Kopp’s comments were prompted by premature TJPA efforts to secure funding guarantees from the $10 billion in high-speed rail bond money approved by voters Nov. 4 and by his concerns about how the project is being managed by Ayerdi-Kaplan and the high-priced public relations firm she relies on, Singer & Associates.

That rift, its lingering aftermath, and the failure of the TJPA to identify funding for Transbay Terminal’s rail components have rattled those who see the project as the linchpin for the region’s transportation system.

"I don’t think it works with the rail terminal at the current Caltrain station at Fourth and Townsend," Snyder said. "The access to downtown just isn’t good enough. The trains have to come downtown."

The Transbay Terminal was built in 1939 as the truly multimodal facility that supporters want it to become again. It received both buses and the commuter trains that traveled along the lower deck of the Bay Bridge until the bridge was converted to handle cars alone in 1959. At its peak at the end of World War II, 26 million passengers used the station annually, but those numbers dropped off precipitously as private automobile use increased.

The neighborhood around the terminal at First and Mission streets deteriorated and became a redevelopment district full of dormant public land, which the state turned over to facilitate development activity that includes the terminal rebuild (with a rooftop park), a neighborhood of 2,600 new homes (35 percent of which are required to be affordable), and a series of towering office buildings (including the tallest one on the West Coast).

Land sales expected to total $429 million are the single biggest funding source for phase one of the Transbay Terminal project, with the rest coming from state and federal funds, participating transit agencies such as AC Transit, a loan that will be repaid by increased property taxes, and increases in the sales tax and bridge tolls that were dedicated to the project by past ballot measures.

The prospects of bringing trains into the terminal seemed to rely on the high-speed rail project, which Kopp instigated as a legislator in the mid-’90s.
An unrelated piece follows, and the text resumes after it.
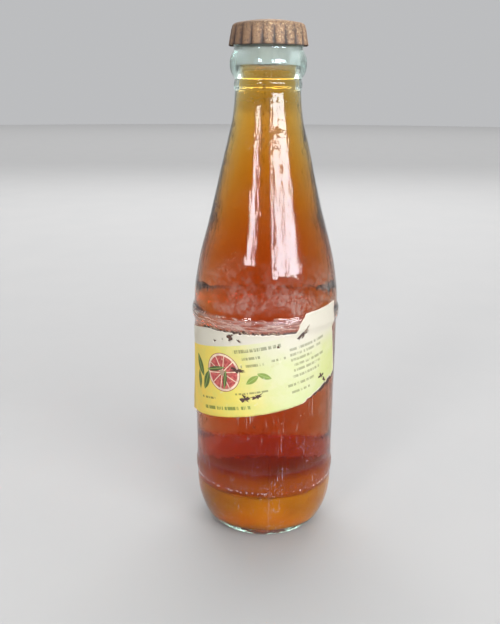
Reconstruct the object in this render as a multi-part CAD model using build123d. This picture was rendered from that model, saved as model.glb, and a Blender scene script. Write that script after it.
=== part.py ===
from build123d import *
from math import cos, pi, radians, sin
import os

# A returnable glass bottle of fizzy orange drink, still closed by its crown cap, with a torn
# paper label. Millimetres, +Z up. The origin is on the bottle's axis, on the surface it stands
# on, and the label faces -Y. Profiles are half sections (radius, height), turned about Z.

# ---- bottle: driving dimensions ----
glass_height = 197.0         # bearing surface to sealing lip
body_radius = 28.75          # straight panel that takes the label
wall = 3.0                   # glass thickness in the panel
bearing_radius = 18.2        # outer edge of the flat ring that the bottle stands on
bearing_width = 2.0
push_up = 3.5                # rise of the base inside the bearing ring
base_thickness = 4.5
floor_radius = 20.5          # the inner floor falls to its edge, where the inner heel begins
floor_edge_height = 5.0
inner_heel_height = 20.0

heel_height = 21.0           # the heel is a quarter ellipse up to here
heel_ring_height = 27.0      # middle of the low contact ring above the heel
heel_ring_half = 3.6
heel_ring_radius = 29.25

shoulder_ring_height = 94.2  # middle of the contact ring above the label panel
shoulder_ring_half = 3.3
shoulder_ring_radius = 29.65

neck_radius = 12.3           # narrowest place, under the finish
neck_height = 176.8
bead_radius = 12.75          # small ring under the reinforcing bulge
bead_height = 178.8
bead_half = 1.8
bulge_radius = 14.2          # reinforcing bulge of the crown finish
bulge_bottom = 180.6
bulge_top = 190.3
finish_radius = 12.7         # between the bulge and the locking ring
locking_ring_radius = 13.3
locking_ring_height = 193.7
locking_ring_half = 1.6
lip_radius = 12.3
lip_rounding = 1.2

mouth_radius = 8.0           # standard crown finish bore
mouth_wall_bottom = 186.4    # the cylindrical bore runs from here up to the rounded lip
fill_height = 184.8          # level of the drink in the neck

# ---- label: driving dimensions, along the paper and up it from its lower left corner ----
paste_thickness = 0.06
paper_thickness = 0.12
label_length = 80.5
label_height = 36.0
label_tilt = radians(11.3)   # the label was glued crooked, rising to the right
label_corner = (-36.0, 50.9)  # its lower left corner: along the wall from its middle, height
label_turn = -12.0           # degrees about Z from -Y to the label's middle
tear_height = 91.0           # the top strip tore away where the paper met the shoulder ring
flap_start = 65.5            # the corner that survived above the tear begins here
flap_tear_width = 4.0        # how far its torn side slants
flap_lift = 0.12             # how far it stands off the shoulder ring
frayed_start = 60.0          # the lower right corner is frayed away from here
frayed_middle = (68.4, 2.7)
frayed_rise = 4.2            # at the label's right edge

# ---- crown cap: driving dimensions ----
tinplate = 0.28              # sheet thickness
crown_bulge = 1.2            # the top plate is blown up this much in its middle
cork_thickness = 2.3         # at the edge
cork_radius = 12.3
cork_chamfer = 0.6           # fall of the cork's slanted top edge
seal_gap = 0.05              # between the cork and the lip
crown_skirt_bottom = 191.8
crown_radius = 14.55         # over the crests of the flutes, at the rim
valley_radius = 13.82        # outside of the metal between two flutes, at the rim
valley_taper = 0.5           # less than that at the top of the skirt
crown_shoulder = 1.7         # rounding from the top plate to the skirt
flute_count = 21
flute_rim_radius = 1.8       # each flute is a slim cone, this large at the rim
flute_top_radius = 0.7

# ---- worked out ----
panel_bottom = heel_ring_height + heel_ring_half
panel_top = shoulder_ring_height - shoulder_ring_half
shoulder_start = shoulder_ring_height + shoulder_ring_half
inner_radius = body_radius - wall
cork_bottom = glass_height + seal_gap
cork_edge_top = cork_bottom + cork_thickness
crown_edge_top = cork_edge_top + tinplate
plate_radius = valley_radius - valley_taper - crown_shoulder


def turned(edges):
    """The solid that a closed half section makes, turned about Z."""
    return revolve(Plane.XZ * make_face(edges), Axis.Z)


def chain(*corners):
    """Straight edges from corner to corner."""
    return [Line(a, b) for a, b in zip(corners, corners[1:])]


def quarter_ellipse(start, end):
    """A quarter ellipse that leaves start level and reaches end upright."""
    return EllipticalCenterArc(
        (start[0], end[1]),
        end[0] - start[0],
        end[1] - start[1],
        start_angle=270,
        arc_size=90,
    )


def corner_rounding(centre, radius, side):
    """A quarter circle over the lip's edge, outwards (side 1) or inwards (side -1)."""
    reach = radius * sin(pi / 4)
    return ThreePointArc(
        (centre[0] + side * radius, centre[1]),
        (centre[0] + side * reach, centre[1] + reach),
        (centre[0], centre[1] + radius),
    )


# ---- the bottle's outside, from the base up ----
def bottle_outside():
    bearing_inner = (bearing_radius - bearing_width, 0)
    bearing_outer = (bearing_radius, 0)
    heel_top = (body_radius, heel_height)
    lip_centre = (lip_radius - lip_rounding, glass_height - lip_rounding)
    shoulder = Spline(
        (body_radius, shoulder_start),
        (27.9, 107.0),
        (26.1, 116.8),
        (22.7, 128.7),
        (18.0, 147.5),
        (15.0, 159.8),
        (neck_radius, neck_height),
        tangents=[(-0.03, 1), (-0.05, 1)],
    )
    edges = [
        TangentArc((0, push_up), bearing_inner, tangent=(1, 0)),
        Line(bearing_inner, bearing_outer),
        quarter_ellipse(bearing_outer, heel_top),
        Line(heel_top, (body_radius, heel_ring_height - heel_ring_half)),
        ThreePointArc(
            (body_radius, heel_ring_height - heel_ring_half),
            (heel_ring_radius, heel_ring_height),
            (body_radius, panel_bottom),
        ),
        Line((body_radius, panel_bottom), (body_radius, panel_top)),
        ThreePointArc(
            (body_radius, panel_top),
            (shoulder_ring_radius, shoulder_ring_height),
            (body_radius, shoulder_start),
        ),
        shoulder,
        Line((neck_radius, neck_height), (neck_radius, bead_height - bead_half)),
        ThreePointArc(
            (neck_radius, bead_height - bead_half),
            (bead_radius, bead_height),
            (neck_radius, bulge_bottom),
        ),
        ThreePointArc(
            (neck_radius, bulge_bottom),
            (bulge_radius, (bulge_bottom + bulge_top) / 2),
            (finish_radius, bulge_top),
        ),
        Line((finish_radius, bulge_top), (finish_radius, locking_ring_height - locking_ring_half)),
        ThreePointArc(
            (finish_radius, locking_ring_height - locking_ring_half),
            (locking_ring_radius, locking_ring_height),
            (lip_radius, lip_centre[1]),
        ),
        corner_rounding(lip_centre, lip_rounding, side=1),
        *chain((lip_centre[0], glass_height), (0, glass_height), (0, push_up)),
    ]
    return turned(edges)


# ---- the hollow inside the bottle, from the floor up through the mouth ----
def bottle_cavity():
    floor_middle = (0, push_up + base_thickness)
    floor_edge = (floor_radius, floor_edge_height)
    heel_top = (inner_radius, inner_heel_height)
    lip_centre = (mouth_radius + lip_rounding, glass_height - lip_rounding)
    shoulder = Spline(
        (inner_radius, shoulder_start),
        (24.9, 107.0),
        (23.0, 116.8),
        (19.5, 128.7),
        (14.8, 147.5),
        (11.7, 159.8),
        (8.8, neck_height),
        (mouth_radius, mouth_wall_bottom),
        tangents=[(0, 1), (0, 1)],
    )
    edges = [
        Spline(floor_middle, floor_edge, tangents=[(1, 0), (1, 0)]),
        quarter_ellipse(floor_edge, heel_top),
        Line(heel_top, (inner_radius, shoulder_start)),
        shoulder,
        Line((mouth_radius, mouth_wall_bottom), (mouth_radius, lip_centre[1])),
        corner_rounding(lip_centre, lip_rounding, side=-1),
        *chain((lip_centre[0], glass_height), (0, glass_height), floor_middle),
    ]
    return turned(edges)


def below(height):
    """A block that holds everything inside the bottle up to a height."""
    side = 4 * body_radius
    return Pos(0, 0, height / 2) * Box(side, side, height)


# ---- the label ----
# A point of the label is (along, up) from its lower left corner. It goes to a distance round
# the glass from the label's middle and a height, and from there to the flat front view that
# the label's outline is cut from.
def on_front_view(along, up):
    around = label_corner[0] + along * cos(label_tilt) - up * sin(label_tilt)
    height = label_corner[1] + along * sin(label_tilt) + up * cos(label_tilt)
    return body_radius * sin(around / body_radius), height


def tear_up(along):
    """How far up the label the torn top edge runs, to stay at one height on the bottle."""
    return (tear_height - label_corner[1] - along * sin(label_tilt)) / cos(label_tilt)


def label_edge(start, end):
    """A straight run on the paper, in (along, up), as it looks bent round the glass."""
    steps = 6
    points = [
        on_front_view(
            start[0] + (end[0] - start[0]) * i / steps,
            start[1] + (end[1] - start[1]) * i / steps,
        )
        for i in range(steps + 1)
    ]
    return Spline(*points)


def label_stencil(outline):
    """A thick stencil of an outline given in (along, up), as seen from the label's front."""
    edges = [label_edge(a, b) for a, b in zip(outline, outline[1:] + outline[:1])]
    return extrude(Plane.XZ * make_face(edges), 2 * body_radius)


def sleeve(inner, thickness):
    """A thin sleeve round the bottle that follows an outline of (radius, height) points."""
    outer = [(radius + thickness, height) for radius, height in reversed(inner)]
    return turned(chain(*inner, *outer, inner[0]))


# The tear starts where the paper's top edge climbs past the tear's height.
tear_start = (
    (tear_height - label_corner[1] - label_height * cos(label_tilt)) / sin(label_tilt)
)
lower_edge = [(0, 0), (frayed_start, 0), frayed_middle, (label_length, frayed_rise)]
upper_left = [(tear_start, label_height), (0, label_height)]


def label_paste():
    """The paste film reaches up to the shoulder ring, under the paper and under the tear."""
    glued = [(body_radius, panel_bottom), (body_radius, panel_top)]
    outline = lower_edge + [(label_length, tear_up(label_length))] + upper_left
    film = sleeve(glued, paste_thickness) & label_stencil(outline)
    return Rot(0, 0, label_turn) * film


def paper_label():
    """The paper lies on the paste, and its surviving corner stands straight over the ring."""
    glued_radius = body_radius + paste_thickness
    flap_radius = shoulder_ring_radius + flap_lift
    following = [
        (glued_radius, panel_bottom),
        (glued_radius, panel_top - 0.3),
        (flap_radius, shoulder_ring_height - 0.3 * shoulder_ring_half),
        (flap_radius, shoulder_ring_height + 3 * shoulder_ring_half),
    ]
    flap_foot = flap_start - flap_tear_width
    flap = [
        (label_length, label_height),
        (flap_start, label_height),
        (flap_foot, tear_up(flap_foot)),
    ]
    outline = lower_edge + flap + upper_left
    paper = sleeve(following, paper_thickness) & label_stencil(outline)
    return Rot(0, 0, label_turn) * paper


# ---- the crown cap ----
def crown_form(shrink):
    """The cap's outer form as a full solid, drawn in by shrink on every side."""
    top = crown_edge_top - shrink
    rounding = crown_shoulder - shrink
    skirt_top = (plate_radius + rounding, top - rounding)
    rim = (valley_radius - shrink, crown_skirt_bottom)
    plate_middle = (0, top + crown_bulge)
    form = turned([
        *chain(plate_middle, (0, crown_skirt_bottom), rim, skirt_top),
        corner_rounding((plate_radius, skirt_top[1]), rounding, side=1),
        TangentArc(plate_middle, (plate_radius, top), tangent=(1, 0)),
    ])
    return form + flutes(shrink, skirt_top[1])


def flutes(shrink, top):
    """The ring of pressed flutes: slim upright cones in the skirt that swell to the rim."""
    cone = Cone(
        flute_rim_radius - shrink,
        flute_top_radius - shrink,
        top - crown_skirt_bottom,
        align=(Align.CENTER, Align.CENTER, Align.MIN),
    )
    reach = crown_radius - flute_rim_radius
    return [
        Rot(0, 0, i * 360 / flute_count) * Pos(reach, 0, crown_skirt_bottom) * cone
        for i in range(flute_count)
    ]


def crown_shell():
    return crown_form(0) - crown_form(tinplate)


def cork_liner():
    """A disc that is flat on the lip and fills the bulged plate above."""
    middle = (0, cork_edge_top + crown_bulge)
    plate_edge = (plate_radius, cork_edge_top)
    return turned([
        *chain(middle, (0, cork_bottom), (cork_radius, cork_bottom)),
        *chain((cork_radius, cork_bottom), (cork_radius, cork_edge_top - cork_chamfer), plate_edge),
        TangentArc(middle, plate_edge, tangent=(1, 0)),
    ])


cavity = bottle_cavity()
parts = {
    "glass_bottle": bottle_outside() - cavity,
    "soda": cavity & below(fill_height),
    "label_paste": label_paste(),
    "label": paper_label(),
    "crown_shell": crown_shell(),
    "cork_liner": cork_liner(),
}

os.makedirs("parts", exist_ok=True)
for node, shape in parts.items():
    export_step(shape, f"parts/{node}.step")
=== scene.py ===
import math

import bmesh
import bpy
import numpy as np
from mathutils import Matrix, Vector, geometry, noise


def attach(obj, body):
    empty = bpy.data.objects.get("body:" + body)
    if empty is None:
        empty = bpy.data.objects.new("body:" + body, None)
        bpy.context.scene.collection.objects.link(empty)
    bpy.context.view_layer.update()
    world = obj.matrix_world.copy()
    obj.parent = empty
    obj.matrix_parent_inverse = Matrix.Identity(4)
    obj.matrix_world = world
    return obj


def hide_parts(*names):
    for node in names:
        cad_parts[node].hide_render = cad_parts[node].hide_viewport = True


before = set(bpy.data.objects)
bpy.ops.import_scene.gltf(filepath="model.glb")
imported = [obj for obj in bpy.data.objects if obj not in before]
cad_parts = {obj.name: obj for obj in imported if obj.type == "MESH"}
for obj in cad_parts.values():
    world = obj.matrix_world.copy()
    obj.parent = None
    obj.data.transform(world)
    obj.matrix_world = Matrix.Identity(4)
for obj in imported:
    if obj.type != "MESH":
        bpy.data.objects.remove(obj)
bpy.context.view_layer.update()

# The looks of a closed, returnable bottle of orange drink: lengths are in millimetres and turn
# into metres where a mesh is made. The label faces -Y.
MM = 0.001

# ---- measures repeated from the CAD model ----
body_radius = 28.75
ring_crest = 29.65            # the furthest that any glass may reach
heel_ring_height = 27.0
shoulder_ring_height = 94.2
glass_height = 197.0
fill_height = 184.8
label_length = 80.5
label_height = 36.0
label_tilt = math.radians(11.3)
label_corner = (-36.0, 50.9)
label_turn = math.radians(-12)
tear_height = 91.0
crown_skirt_bottom = 191.8
crown_radius = 14.55
skirt_top_radius = 13.32
crown_edge_top = 199.63
crown_bulge = 1.2
crown_shoulder = 1.7
tinplate = 0.28
flute_count = 21
cork_radius = 12.3
cork_bottom = 197.05
cork_thickness = 2.3


# ======== meshes ========
def piece(name, points, faces, materials, body, slot, replaced, **attributes):
    """A smooth mesh piece from points in millimetres, riding a body in place of a CAD node."""
    mesh = bpy.data.meshes.new(name)
    mesh.from_pydata([tuple(p) for p in np.asarray(points) * MM], [], faces)
    mesh.shade_smooth()
    for material in materials:
        mesh.materials.append(material)
    for key, values in attributes.items():
        mesh.attributes.new(key, "FLOAT", "POINT").data.foreach_set("value", values)
    made = bpy.data.objects.new(name, mesh)
    bpy.context.scene.collection.objects.link(made)
    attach(made, body)
    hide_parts(replaced)
    return made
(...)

Since then, the project has been studied and certified, with its documents explicitly spelling out how trains will travel from Transbay Terminal to Los Angeles Union Station in about two hours and 38 minutes.

After years of delays in bringing the $9.9 billion high-speed rail bond measure to the ballot, Proposition 1A was narrowly approved by voters Nov. 4. The TJPA immediately asked CHSRA for priority funding and was rebuffed by Kopp, who on Nov. 13 wrote, "Please do not attempt to secure California High Speed Rail Project funds to defray the enormous cost of the 1.4 mile ‘downtown rail extension.’ Such effort will not be welcomed by me."

In comments to both the Guardian and the San Francisco Chronicle, Kopp raised questions about wasteful spending at TJPA, the leadership of Ayerdi-Kaplan (who has met with Kopp and CHSRA director Mehdi Morshed just once), and the TJPA’s use of Singer and Associates, whose multiyear contract of up to $900,000 calls for paying the TJPA’s main contact, Adam Alberti, $350 per hour. "We don’t have a PR person deflecting media inquiries," Kopp said of his agency.

Ayerdi-Kaplan, who had little transit or executive experience before being appointed to the post at the urging of then–mayor Willie Brown, met with the Guardian editorial board last week and glossed over her past inaccessibility and conflicts with Kopp, saying the project is on track, she’s engaged with it, and she’s confident of its success.

"We have raised over $2 billion for the project and have a fully funded phase one. We’re still working on identifying the funding for the rail," Ayerdi-Kaplan said. TJPA has developed a list of possible funding sources, the biggest item being $600 million from the CHSRA.

She admitted that she hasn’t personally tried to contact Kopp about the funding request or worked to develop a good relationship with him or his agency, both of which Kopp has criticized. "At some point, we are going to sit down and talk," Ayerdi-Kaplan said.

She said there’s strong public support for the project. "We take a very positive approach," she told us. "You have to believe in what you’re working on, you have to believe it’s going to happen — as anything in life: you have believe your relationships are going to work, that your business is going to work, that your project is going to happen — or you have no business doing it," she said. Ayerdi-Kaplan said the project is fully certified and just waiting for funding, which should make it attractive to increased infrastructure spending proposed by President-elect Barack Obama. "There’s a lot of things that are in the works immediately with his economic stimulus package," she said.

Alberti said he has reached out to Morshed and received assurances that the CHSRA is still planning to use Transbay Terminal, something Morshed also confirmed for the Guardian — but with some hedging.

"Transbay Terminal is our terminal station in San Francisco as of now, based on our environmental documents," Morshed told the Guardian. Yet he said the authority is beginning more project-specific environmental studies, "and part of the requirements of environmental analysis is we need to look at all options."

Kopp said it’s unlikely that the Transbay Terminal — or any other project — will get a commitment for bond money soon: "We’re not going to be spending money or making funding commitments for years."